Mexico: Hamilton p4, Vettel p2 Hamilton -- Vettel: +64pts

Vettel needed to win in Mexico with Hamilton 8th or lower to continue the championship fight to Brazil, but for the second race of the season the Red Bull's were the dominant force. Ricciardo took pole while Verstappen led for most of the race, making it impossible for Vettel to take the championship fight further, the best he could do was finish second to leave Hamilton with an unassailable lead of 64 points with 50 left on the table.

Brazil & Abu Dhabi

Hamilton won the championship in Mexico with two races to spare, Brazil and Abu Dhabi, should Mercedes regain the upper hand on form either one of these Grands Prix could see Hamilton move aside to repay Bottas for handing him the Russian GP win. Should Bottas be victorious in either of these events all six of the drivers from Mercedes, Ferrari, and Red Bull would have a race win in 2018, the most race winners in a season since 2012.

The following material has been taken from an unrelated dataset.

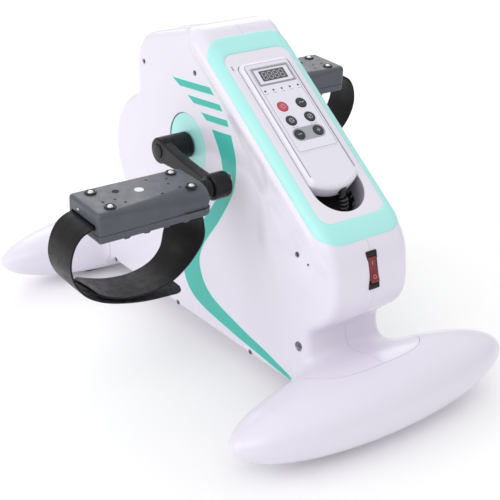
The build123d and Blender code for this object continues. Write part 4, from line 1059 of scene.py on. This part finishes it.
FACE_EDGE = [(-30.2, -176), (-30.2, -30), (-29.5, -26.6), (-26, -25.6)]
FACE_EDGE += [(-x, y) for x, y in FACE_EDGE[::-1]]
join(
    "overlay_border",
    [
        frame_line(26.3, -144.8, -30.6, 1.6, 0.45, FILM_TOP, FILM_TOP + 0.06),
        layers(stroke(FACE_EDGE, 0.3), [(0, FACE - 1.1), (0, FACE + 0.03)], CONSOLE, (False, True)),
    ],
    LINE_GREY, "handset", "overlay_film",
)
window = [frame_line(24.8, -55.4, -31.5, 0.8, 2.2, FILM_TOP - 0.3, FILM_TOP + 0.3)]
join("display_frame", window, LINE_GREY, "handset", "display_window", ("display_lens",))
printed(
    "display_surround", [box_loop(23.0, -53.6, -33.3, 0.4, 2)], FACE, FILM_TOP + 0.12,
    FILM, "handset", "display_window",
)
printed(
    "display_glass", [box_loop(17.0, -50.0, -36.0, 0.5, 2)], FACE, FILM_TOP + 0.24,
    LCD, "handset", "display_window",
)


def digit_strokes(centre, middle):
    """The seven bars of one digit."""
    half, rise, strokes = 2.5, 4.7, []
    for step in (-1, 0, 1):
        level = middle + step * rise
        strokes.append(stroke([(centre - half + 0.7, level), (centre + half - 0.7, level)], 0.9))
    for side in (-1, 1):
        for step in (-1, 1):
            low, high = sorted((middle + step * 0.6, middle + step * (rise - 0.6)))
            at = centre + side * half
            strokes.append(stroke([(at, low), (at, high)], 0.9))
    return strokes


digits = [bar for k in range(4) for bar in digit_strokes(-11.4 + 7.6 * k, -43.0)]
printed("display_digits", digits, FILM_TOP + 0.24, FILM_TOP + 0.3, LCD_DIGIT, "handset", "display_window")

LED_ROW, LED_PITCH = 62.4, 11.2
marks, dashes = [], []
for step in range(-2, 3):
    at = step * LED_PITCH
    marks.append(np.array([(at - 0.9, -LED_ROW - 1.3), (at + 1.3, -LED_ROW), (at - 0.9, -LED_ROW + 1.3)]))
    dashes.append(stroke([(at - 2.6, -LED_ROW - 3.9), (at + 2.6, -LED_ROW - 3.9)], 0.5))
for x in KEY_COLUMNS:
    for start, end in ((-4.6, -0.6), (0.4, 4.6)):
        dashes.append(stroke([(x + start, -113.9), (x + end, -113.9)], 0.6))
printed("mode_marks", marks, FILM_TOP - 0.2, FILM_TOP + 0.1, BLACK, "handset", "led_lens")
printed("label_dashes", dashes, FILM_TOP - 0.2, FILM_TOP + 0.05, LINE_GREY, "handset", "overlay_film")

pill_outline = box_loop(21.2, -132.3, -115.3, 8.4, 12)
flat, triangles = patch(pill_outline, key_holes[4:], 3.0)
pill = CONSOLE.over(flat, FILM_TOP + 0.12)
whole, normal, faces = lipped(pill, triangles, np.tile(CONSOLE.n, (len(flat), 1)), 0.3)
make("key_surround", whole, faces, PILL_GREY, "handset", "overlay_film", normals=normal)

KEY_PROFILE = [(6.3, 3.2), (6.3, 9.0), (6.1, 9.5), (5.6, 9.78), (4.9, 9.6), (4.4, 9.58)]
KEY_PROFILE += [(2.2, 9.78), (0.0, 9.85)]
CLOCK = stroke(arc_points(2.7, 0, 350, 28), 0.75)
MINUS = stroke([(-2.4, 0), (2.4, 0)], 0.9)
ICONS = {
    "key_power": [stroke(arc_points(2.6, 125, 415, 24), 0.75), stroke([(0, 0.9), (0, 3.4)], 0.75)],
    "key_program": [stroke([(-3.3, -0.9), (-1.1, 0.9), (1.1, -0.5), (3.3, 0.9)], 0.9)],
    "key_time": [CLOCK, stroke([(0, 2.0), (0, 0), (1.6, -1.0)], 0.75)],
    "key_mode": [CLOCK, stroke([(-1.9, -1.9), (1.9, 1.9)], 0.75)],
    "key_slower": [MINUS],
    "key_faster": [MINUS, stroke([(0, -2.4), (0, 2.4)], 0.9)],
}
for name, (x, t) in KEYS.items():
    centre = CONSOLE.moved(x, -t)
    look = (RED_KEY, name, "red_key") if name == "key_power" else (GREY_KEY, name, "grey_key")
    make(f"{name}_cap", *turned(KEY_PROFILE, centre, 48), *look, (name,), sharp=55.0)
    printed(f"{name}_icon", ICONS[name], 9.4, 9.9, ICON, name, "grey_key", place=centre)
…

2018 has been a season where the competitive order has been in constant flux. Ferrari and Mercedes have often been the quickest, with Red Bull occasionally showing well but more often than not on their own as the 3rd best team. The midfield battle has been particularly interesting, with different teams having the upper hand at different circuits, but more often than not they are scrapping for the bottom half of the points.

The 2018 season has again shown F1 to be almost a two tier formula, where the top six are considerably faster than the rest of the field. On more than one occasion the fastest of the 2nd tier has been more than a lap down on the winner. For the second year in a row (so far) only one driver from outside Mercedes, Ferrari, and Red Bull has managed a podium finish (Perez at Azerbaijan). With Mercedes reporting a spend of over $300million in 2017, just at Brackley and not counting the engine facility in Brixworth, it is unlikely this competitive order will change any time soon. Certainly not with the 2019 rule changes, which more often than not favour the richest teams.